The vast majority of insurance companies clearly void coverage if you are engaged in a commercial activity. i.e. driving for Uber.

11.1 makes it pretty clear to me prior agreements are now nullified which would include their agreement to provide insurance.

I don't think it has sunk in for very many people yet but millions of Uber Drivers are now driving uninsured. I have no idea what the actual number is but I would bet that less than 20% of Uber drivers are paying extra for a rider that covers the commercial activity that driving for Uber is.



Grokit said:


> Uber's new agreement does not explicitly state how its insurance will cover us, but it does explicitly state that it has the right to terminate whatever coverage it may choose to provide us at any time, w/o being required to give us notice.


You missed how they go on to later provide you the notice in Paragraph 11.1. I'll use plain English for those that can't comprehend.

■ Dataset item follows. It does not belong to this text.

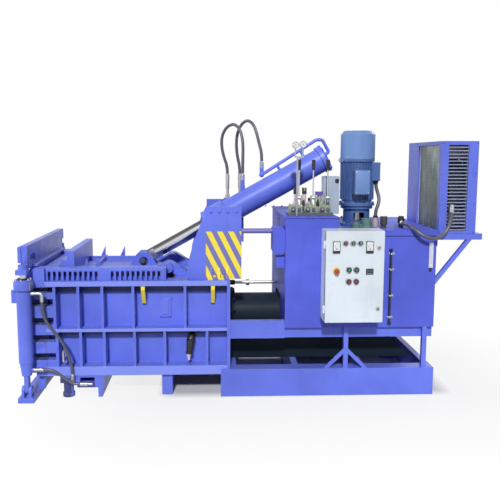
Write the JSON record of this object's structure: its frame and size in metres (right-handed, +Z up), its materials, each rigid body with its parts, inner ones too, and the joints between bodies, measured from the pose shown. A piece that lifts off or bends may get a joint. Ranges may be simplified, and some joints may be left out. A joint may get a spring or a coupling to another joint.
{
  "type": "recycling baler",
  "caption": "Hydraulic scrap baler with a ribbed pressing chamber, folding lid, lifting end door, horizontal ram and an end-mounted power pack.",
  "frame": {"origin": "centre of the four foundation-bolt holes in the base frame, at floor level", "axes": "+X along the ram's axis from the discharge door towards the power pack, +Z up, -Y towards the operator's side"},
  "size_m": [4.426, 1.735, 2.6835],
  "materials": {
    "paint": "satin periwinkle enamel",
    "paint_dark": "dark primer",
    "motor_paint": "satin blue-grey enamel",
    "off_white": "satin off-white powder coat",
    "chrome": "hard chrome, ground",
    "steel": "bright machined steel",
    "zinc": "zinc-plated",
    "valve_green": "grey-green painted castings",
    "pump_green": "green-grey casting",
    "rubber": "matt black hose cover",
    "black_plastic": "matt black moulding",
    "green_plastic": "gloss green cap",
    "red_plastic": "gloss red cap",
    "violet_plastic": "violet knob",
    "aluminium": "finned core",
    "panel_parts": "dark instruments",
    "wear_steel": "worn wear plates"
  },
  "bodies": {
    "frame": {"base_frame": "paint", "bell_housing": "motor_paint", "cabinet": "paint", "chamber_floor": "wear_steel", "comb_bolts": "steel", "combs": "paint", "cooler_core": "aluminium", "cooler_frame": "paint", "cooler_grille": "paint", "cooler_platform": "paint", "cover_plate": "paint", "door_cylinders": "paint", "door_guides": "paint", "end_frame": "paint", "fan_cover": "motor_paint", "foot_beam": "paint", "gauges": "steel", "hose_cooler": "rubber", "hose_door_lower": "rubber", "hose_door_upper": "rubber", "hose_fittings": "zinc", "hose_lid_a": "rubber", "hose_lid_b": "rubber", "isolator_box": "off_white", "lid_hinges": "paint", "main_cylinder": "paint_dark", "motor_body": "motor_paint", "motor_conduit": "rubber", "panel_case": "off_white", "pressure_pipe": "steel", "side_beams": "paint", "side_far": "paint", "side_near": "paint", "suction_block": "pump_green", "tank": "paint", "tank_fittings": "black_plastic", "thrust_frame": "paint_dark", "tower_bridge": "paint", "tower_plates": "paint", "under_frame": "paint", "valve_bank": "valve_green"},
    "door": {"door_plate": "paint"},
    "lid": {"lid_plate": "paint"},
    "lid_barrel": {"lid_barrel": "paint"},
    "lid_rod": {"lid_rod": "chrome"},
    "ram": {"ram_platen": "paint"},
    "lever_1": {"lever_1": "steel"},
    "lever_2": {"lever_2": "steel"},
    "lever_3": {"lever_3": "steel"},
    "panel_door": {"panel_door": "off_white", "panel_trim": "panel_parts"},
    "button_green_left": {"button_green_left": "green_plastic"},
    "button_green_right": {"button_green_right": "green_plastic"},
    "button_red_left": {"button_red_left": "red_plastic"},
    "button_red_right": {"button_red_right": "red_plastic"},
    "e_stop": {"e_stop": "red_plastic"},
    "relief_knob": {"relief_knob": "violet_plastic"},
    "motor_rotor": {"motor_rotor": "steel"},
    "cooler_fan": {"cooler_fan": "black_plastic"}
  },
  "joints": [
    {"name": "lid_hinge", "type": "hinge", "parent": "frame", "child": "lid", "pos_m": [-1.54, 0, 1.215], "axis": [0, 1, 0], "range_deg": [0, 65]},
    {"name": "lid_cyl_swing", "type": "hinge", "parent": "frame", "child": "lid_barrel", "pos_m": [-1.016, 0, 1.688], "axis": [0, 1, 0], "range_deg": [0, 11], "deforming": ["hose_lid_a", "hose_lid_b"]},
    {"name": "lid_rod_slide", "type": "slide", "parent": "lid_barrel", "child": "lid_rod", "axis": [0.8744, 0, 0.4852], "range_m": [0, 0.248]},
    {"name": "door_slide", "type": "slide", "parent": "frame", "child": "door", "axis": [0, 0, 1], "range_m": [0, 0.62]},
    {"name": "ram_slide", "type": "slide", "parent": "frame", "child": "ram", "axis": [-1, 0, 0], "range_m": [0, 0.98]},
    {"name": "panel_hinge", "type": "hinge", "parent": "frame", "child": "panel_door", "pos_m": [-0.089, -0.874, 1.204], "axis": [0, 0, -1], "range_deg": [0, 110]},
    {"name": "motor_spin", "type": "hinge", "parent": "frame", "child": "motor_rotor", "pos_m": [0.35, -0.2, 2], "axis": [0, 0, 1], "continuous": true},
    {"name": "cooler_fan_spin", "type": "hinge", "parent": "frame", "child": "cooler_fan", "pos_m": [1.236, -0.17, 2], "axis": [1, 0, 0], "continuous": true},
    {"name": "relief_turn", "type": "hinge", "parent": "frame", "child": "relief_knob", "pos_m": [-0.071, -0.43, 1.9], "axis": [0, 0, 1], "continuous": true},
    {"name": "lever_1_tilt", "type": "hinge", "parent": "frame", "child": "lever_1", "pos_m": [-0.268, -0.43, 1.902], "axis": [1, 0, 0], "range_deg": [-12, 12], "stiffness_Nm_per_rad": 12},
    {"name": "lever_2_tilt", "type": "hinge", "parent": "frame", "child": "lever_2", "pos_m": [-0.1285, -0.43, 1.902], "axis": [1, 0, 0], "range_deg": [-12, 12], "stiffness_Nm_per_rad": 12},
    {"name": "lever_3_tilt", "type": "hinge", "parent": "frame", "child": "lever_3", "pos_m": [0.011, -0.43, 1.902], "axis": [1, 0, 0], "range_deg": [-12, 12], "stiffness_Nm_per_rad": 12},
    {"name": "button_green_left_press", "type": "slide", "parent": "panel_door", "child": "button_green_left", "axis": [0, 1, 0], "range_m": [0, 0.005], "stiffness_N_per_m": 600},
    {"name": "button_green_right_press", "type": "slide", "parent": "panel_door", "child": "button_green_right", "axis": [0, 1, 0], "range_m": [0, 0.005], "stiffness_N_per_m": 600},
    {"name": "button_red_left_press", "type": "slide", "parent": "panel_door", "child": "button_red_left", "axis": [0, 1, 0], "range_m": [0, 0.005], "stiffness_N_per_m": 600},
    {"name": "button_red_right_press", "type": "slide", "parent": "panel_door", "child": "button_red_right", "axis": [0, 1, 0], "range_m": [0, 0.005], "stiffness_N_per_m": 600},
    {"name": "e_stop_press", "type": "slide", "parent": "panel_door", "child": "e_stop", "axis": [0, 1, 0], "range_m": [0, 0.006], "stiffness_N_per_m": 1200}
  ],
  "couplings": [
    {"joint": "lid_cyl_swing", "follows": "lid_hinge", "ratio": 0.16587},
    {"joint": "lid_rod_slide", "follows": "lid_hinge", "m_per_rad": 0.21722}
  ]
}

There USED to be an Agreement between you and UBER that is terminated once you agree to the new PAA. 
Agreeing to the new PAA terminates that prior agreement

11. Termination of Prior Agreements

11.1. Prior TSA. This Section 11 only applies if you were a party to an effective technology services agreement (a "Prior Agreement") with Uber immediately prior to your acceptance of this Agreement. Except as provided in Sections 11.2 and 13 below, you and Uber hereby terminate your Prior Agreement (except as provided in the survival provision of such agreement) and the Deprecated Documents (defined below)(collectively, "Prior Documents"), effective as of your acceptance of this Agreement. The parties, respectively, hereby waive any applicable notice requirements with respect to their termination of the Prior Documents.


----------



## Grokit (Sep 8, 2019)

@JustTreatMeFair , Thanks for bringing greater attention to this serious issue.

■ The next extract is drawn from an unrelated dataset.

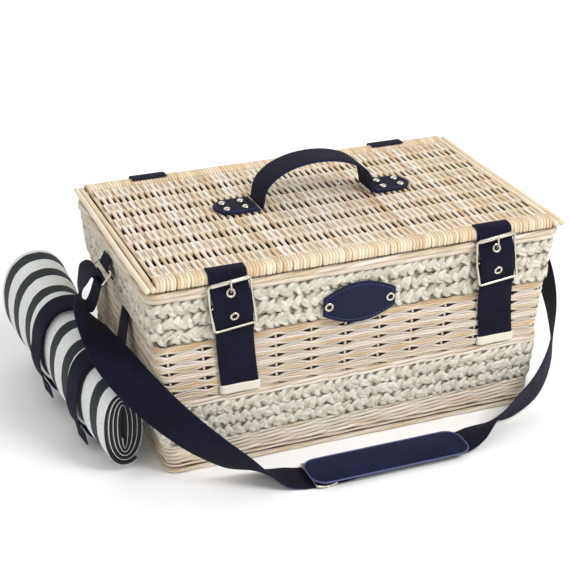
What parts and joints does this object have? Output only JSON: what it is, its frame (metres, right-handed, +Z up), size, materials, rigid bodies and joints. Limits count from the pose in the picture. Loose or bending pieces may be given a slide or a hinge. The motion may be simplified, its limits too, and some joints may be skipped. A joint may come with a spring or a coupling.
{
  "type": "wicker picnic basket",
  "caption": "Rectangular wicker picnic basket with hinged lid, buckled straps, arched carry handle, padded shoulder strap and a rolled blanket strapped to one side.",
  "frame": {"origin": "centre of the whole outline, blanket and straps included, on the ground plane under the foot border", "axes": "+Z up; -Y towards the front, which has the latches and the badge; the blanket hangs on the -X side"},
  "size_m": [0.5814, 0.394, 0.2728],
  "materials": {
    "willow": "peeled willow, pale straw, satin",
    "seagrass": "whitewashed twisted grass, matt",
    "webbing": "navy woven webbing",
    "badge": "navy patch, blank",
    "metal": "pale nickel plate",
    "blanket": "off-white fleece with dark stripes",
    "pad": "navy padded fabric"
  },
  "bodies": {
    "basket": {"foot_border": "willow", "bottom_wale": "willow", "lower_seagrass_band": "seagrass", "waist_wale": "willow", "willow_randing": "willow", "upper_seagrass_band": "seagrass", "rim_border": "willow", "base_weave": "willow", "hinge_strap_left": "webbing", "hinge_strap_right": "webbing", "badge": "badge", "badge_eyelet_left": "metal", "badge_eyelet_right": "metal", "ring_tab_left": "webbing", "ring_tab_right": "webbing", "blanket_strap_upper_front": "webbing", "blanket_strap_upper_rear": "webbing", "blanket_strap_lower_front": "webbing", "blanket_strap_lower_rear": "webbing"},
    "lid": {"lid_front_border": "willow", "lid_rear_border": "willow", "lid_weave": "willow", "lid_rod_left_inner": "willow", "lid_rod_left_outer": "willow", "lid_rod_right_inner": "willow", "lid_rod_right_outer": "willow", "handle_foot_left": "webbing", "handle_foot_right": "webbing", "handle_rivet_left_1": "metal", "handle_rivet_left_2": "metal", "handle_rivet_left_3": "metal", "handle_rivet_left_4": "metal", "handle_rivet_right_1": "metal", "handle_rivet_right_2": "metal", "handle_rivet_right_3": "metal", "handle_rivet_right_4": "metal"},
    "handle": {"handle_grip": "webbing"},
    "billet_left": {"billet_left": "webbing", "billet_eyelet_left_1": "metal", "billet_eyelet_left_2": "metal"},
    "latch_left": {"chape_left": "webbing", "buckle_frame_left": "metal"},
    "tongue_left": {"buckle_tongue_left": "metal"},
    "roller_left": {"buckle_roller_left": "metal"},
    "billet_right": {"billet_right": "webbing", "billet_eyelet_right_1": "metal", "billet_eyelet_right_2": "metal"},
    "latch_right": {"chape_right": "webbing", "buckle_frame_right": "metal"},
    "tongue_right": {"buckle_tongue_right": "metal"},
    "roller_right": {"buckle_roller_right": "metal"},
    "blanket": {"blanket_roll": "blanket"},
    "shoulder_strap": {"shoulder_strap_left": "webbing", "shoulder_strap_right": "webbing", "shoulder_pad": "pad", "strap_slider": "metal", "strap_ring_left": "metal", "strap_ring_right": "metal"}
  },
  "joints": [
    {"name": "lid_hinge", "type": "hinge", "parent": "basket", "child": "lid", "pos_m": [0.022, 0.1514, 0.212], "axis": [-1, 0, 0], "range_deg": [0, 105], "deforming": ["hinge_strap_left", "hinge_strap_right"]},
    {"name": "handle_lean", "type": "hinge", "parent": "lid", "child": "handle", "pos_m": [0.0275, 0.026, 0.2265], "axis": [1, 0, 0], "range_deg": [-40, 40], "stiffness_Nm_per_rad": 0.1, "deforming": ["handle_grip"]},
    {"name": "billet_swing_left", "type": "hinge", "parent": "lid", "child": "billet_left", "pos_m": [-0.124, -0.1272, 0.21], "axis": [1, 0, 0], "range_deg": [0, 90], "deforming": ["billet_left", "billet_eyelet_left_1", "billet_eyelet_left_2"]},
    {"name": "latch_swing_left", "type": "hinge", "parent": "basket", "child": "latch_left", "pos_m": [-0.1093, -0.1178, 0.0908], "axis": [0.9936, 0, 0.1132], "range_deg": [0, 120], "deforming": ["chape_left"]},
    {"name": "tongue_swing_left", "type": "hinge", "parent": "latch_left", "child": "tongue_left", "pos_m": [-0.1208, -0.1282, 0.1922], "axis": [0.9936, 0, 0.1132], "range_deg": [0, 110]},
    {"name": "roller_spin_left", "type": "hinge", "parent": "latch_left", "child": "roller_left", "pos_m": [-0.1237, -0.1306, 0.217], "axis": [0.9936, 0, 0.1132], "continuous": true},
    {"name": "billet_swing_right", "type": "hinge", "parent": "lid", "child": "billet_right", "pos_m": [0.168, -0.1272, 0.21], "axis": [1, 0, 0], "range_deg": [0, 90], "deforming": ["billet_right", "billet_eyelet_right_1", "billet_eyelet_right_2"]},
    {"name": "latch_swing_right", "type": "hinge", "parent": "basket", "child": "latch_right", "pos_m": [0.1827, -0.1178, 0.0908], "axis": [0.9936, 0, 0.1132], "range_deg": [0, 120], "deforming": ["chape_right"]},
    {"name": "tongue_swing_right", "type": "hinge", "parent": "latch_right", "child": "tongue_right", "pos_m": [0.1712, -0.1282, 0.1922], "axis": [0.9936, 0, 0.1132], "range_deg": [0, 110]},
    {"name": "roller_spin_right", "type": "hinge", "parent": "latch_right", "child": "roller_right", "pos_m": [0.1683, -0.1306, 0.217], "axis": [0.9936, 0, 0.1132], "continuous": true},
    {"name": "blanket_slide", "type": "slide", "parent": "basket", "child": "blanket", "axis": [0, 0.9959, 0.091], "range_m": [0, 0.19]},
    {"name": "shoulder_strap_swing", "type": "hinge", "parent": "basket", "child": "shoulder_strap", "pos_m": [0.022, 0.012, 0.188], "axis": [-1, 0, 0], "range_deg": [0, 135], "deforming": ["ring_tab_left", "ring_tab_right", "shoulder_strap_left", "shoulder_strap_right"]}
  ],
  "couplings": [
    {"joint": "billet_swing_left", "follows": "lid_hinge", "ratio": 0.8},
    {"joint": "billet_swing_right", "follows": "lid_hinge", "ratio": 0.8}
  ]
}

It's extremely unlikely that more than 1 in every 250 delivery drivers have the required form of auto insurance for making deliveries. It's little understood and very expensive! The other 249 are driving without insurance, especially if they have Progressive auto insurance, which can't be lied to.

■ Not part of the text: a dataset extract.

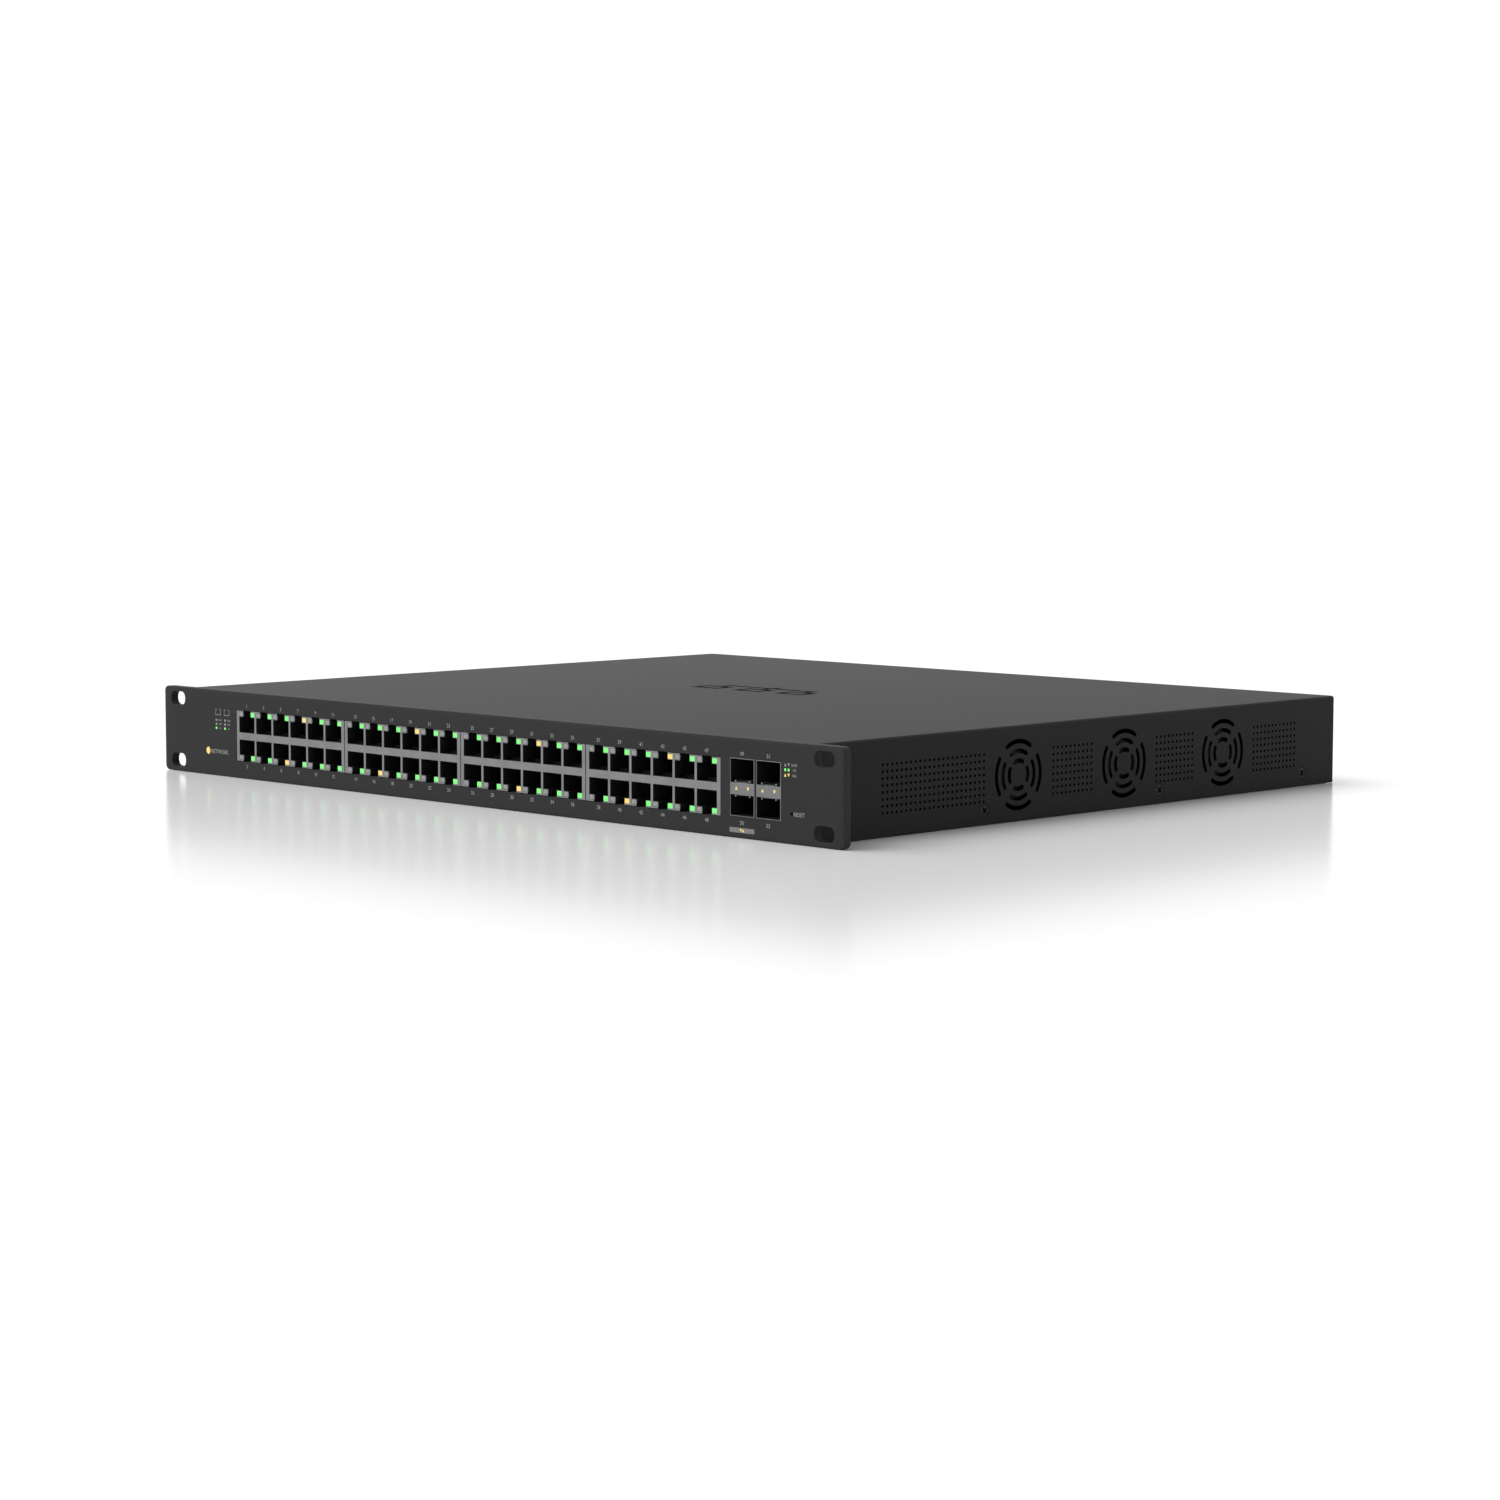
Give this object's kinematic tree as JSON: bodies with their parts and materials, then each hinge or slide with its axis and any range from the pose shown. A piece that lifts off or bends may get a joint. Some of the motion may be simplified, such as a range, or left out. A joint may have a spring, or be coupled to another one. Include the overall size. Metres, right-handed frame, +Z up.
{
  "type": "rackmount network switch",
  "caption": "One-unit rackmount network switch: ported front panel with rack ears, folded steel cover with fan grilles, tray, boards, power supply, fans and reset button.",
  "frame": {"origin": "middle of the footprint, on the surface that the switch stands on", "axes": "+X to the right as seen from the front, the front panel faces -Y, +Z up"},
  "size_m": [0.485, 0.378, 0.0437],
  "materials": {
    "dark_powder_coat": "fine-grained matt powder coat",
    "bezel_powder_coat": "fine-grained matt powder coat",
    "zinc_steel": "zinc-plated steel",
    "jack_shield": "satin nickel-plated shield",
    "cage_steel": "satin nickel-plated cage",
    "clear_lens": "clear light pipe, lit amber",
    "circuit_board": "green solder mask",
    "black_plastic": "moulded black",
    "aluminium": "extruded",
    "insulating_sheet": "fibre sheet",
    "winding_tape": "yellow tape over a ferrite core",
    "plated_brass": "tin-plated",
    "blackened_steel": "black oxide"
  },
  "bodies": {
    "chassis": {"chassis_base": "dark_powder_coat", "top_cover": "dark_powder_coat", "front_bezel": "bezel_powder_coat", "rj45_block_1": "jack_shield", "rj45_block_2": "jack_shield", "rj45_block_3": "jack_shield", "rj45_block_4": "jack_shield", "sfp_cage_1": "cage_steel", "sfp_cage_2": "cage_steel", "sfp_lightpipe_1": "clear_lens", "sfp_lightpipe_2": "clear_lens", "status_lightpipe": "clear_lens", "main_pcb": "circuit_board", "switch_chip": "black_plastic", "switch_heatsink": "aluminium", "phy_heatsink_1": "aluminium", "phy_heatsink_2": "aluminium", "psu_board": "circuit_board", "psu_insulator": "insulating_sheet", "psu_transformer": "winding_tape", "bulk_capacitor_1": "black_plastic", "bulk_capacitor_2": "black_plastic", "psu_heatsink": "aluminium", "ac_harness": "black_plastic", "dc_harness": "black_plastic", "fan_bracket": "blackened_steel", "fan_frame_1": "black_plastic", "fan_frame_2": "black_plastic", "fan_frame_3": "black_plastic", "fan_lead_1": "black_plastic", "fan_lead_2": "black_plastic", "fan_lead_3": "black_plastic", "power_inlet": "black_plastic", "inlet_pin_live": "plated_brass", "inlet_pin_neutral": "plated_brass", "inlet_pin_earth": "plated_brass", "console_jack": "jack_shield", "reset_switch": "black_plastic", "ground_screw": "zinc_steel", "cover_screw_right_1": "blackened_steel", "cover_screw_right_2": "blackened_steel", "cover_screw_right_3": "blackened_steel", "cover_screw_left_1": "blackened_steel", "cover_screw_left_2": "blackened_steel", "cover_screw_left_3": "blackened_steel", "pcb_screw_1": "zinc_steel", "pcb_screw_2": "zinc_steel", "pcb_screw_3": "zinc_steel", "pcb_screw_4": "zinc_steel", "psu_screw_1": "zinc_steel", "psu_screw_2": "zinc_steel", "bezel_screw_1": "zinc_steel", "bezel_screw_2": "zinc_steel", "inlet_screw_1": "blackened_steel", "inlet_screw_2": "blackened_steel"},
    "fan_1_rotor": {"fan_rotor_1": "black_plastic"},
    "fan_2_rotor": {"fan_rotor_2": "black_plastic"},
    "fan_3_rotor": {"fan_rotor_3": "black_plastic"},
    "reset_plunger": {"reset_button": "black_plastic"}
  },
  "joints": [
    {"name": "fan_spin_1", "type": "hinge", "parent": "chassis", "child": "fan_1_rotor", "pos_m": [0.211, -0.05355, 0.0211], "axis": [1, 0, 0], "continuous": true},
    {"name": "fan_spin_2", "type": "hinge", "parent": "chassis", "child": "fan_2_rotor", "pos_m": [0.211, 0.02236, 0.0211], "axis": [1, 0, 0], "continuous": true},
    {"name": "fan_spin_3", "type": "hinge", "parent": "chassis", "child": "fan_3_rotor", "pos_m": [0.211, 0.09803, 0.0211], "axis": [1, 0, 0], "continuous": true},
    {"name": "reset_press", "type": "slide", "parent": "chassis", "child": "reset_plunger", "axis": [0, 1, 0], "range_m": [0, 0.0005], "stiffness_N_per_m": 500}
  ]
}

As of this morning, I'm done with UberEats. My average hourly earnings have been cut in half over the last six months (23/hr -> 13/hr) and now this insurance BS. Uber is certainly cutting expenses in a manner similar to a business fighting for its very survival and I will not go down into financial ruin with them!



JustTreatMeFair said:


> You missed how they go on to later provide you the notice in Paragraph 11.1.


I didn't make my reasoning clear, but I did state:


> ...this new agreement apparently invalidates all parts of the previous agreement that spelled out what Uber had to do for us, such as providing insurance.


However, we are probably just debating semantics.


----------